Bay bitch: listen to the snake

The giant serpent that pops out of the foreshore on the Drummoyne side of the Bay Run has baffled sportsters for around three years now. Is it the rainbow serpent or a sperm or an arrow?

Usually they can’t slow down long enough to look at it any depth, but some of the more cluey ones suspect it has some relation to the road sign in front of it: ‘Winding road ahead’.

Even if they get that, the serpent remains, not surprisingly, a mystery. Well, here is a little life lesson – in Aboriginal cultures the rainbow serpent created the waterways and water creates life. Thus we can thank the serpent for the cove we circle – well for the water at least.

Ironic that the Council is paying homage to the serpent; it seems to have forgotten the serpent of Iron Cove must have been furious when the water it had so generously filled the cove with was dried up with contaminated sediment to create Timbrell Park.

Sydney Harbour was dredged to create a deeper port in 1943 and some of that dredged contaminated sediment came to Iron Cove. Both Timbrell and Nield Parks were formed from this contaminant. The serpent no doubt became even angrier when Timbrell Park started leaching heavy metals from the contaminated sediment directly into Iron Cove, the water of life!
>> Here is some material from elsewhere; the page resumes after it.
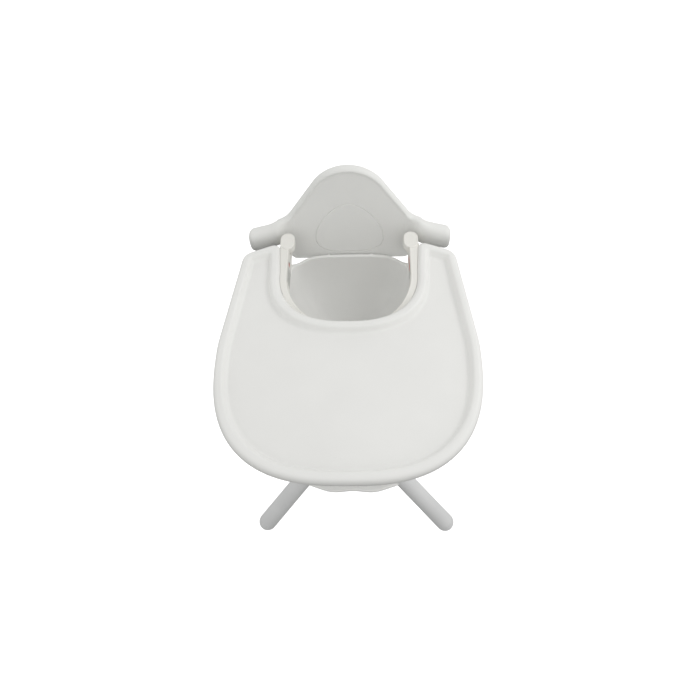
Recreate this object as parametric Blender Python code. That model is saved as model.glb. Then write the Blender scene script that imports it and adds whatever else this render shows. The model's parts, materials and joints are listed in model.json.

To add further insult to injury, a stormwater canal flows into the cove, adding further contamination. Given the significance of the rainbow serpent in Aboriginal history, the sculpture can only be seen as a joke; like ripping down a building then installing a sculpture of its architect on the site. At best it is a reminder of the degradation of our environment, which manages to struggle on in spite of us. I have witnessed spectacular rainbows down on the Bay – has the serpent forgiven us? Fat chance.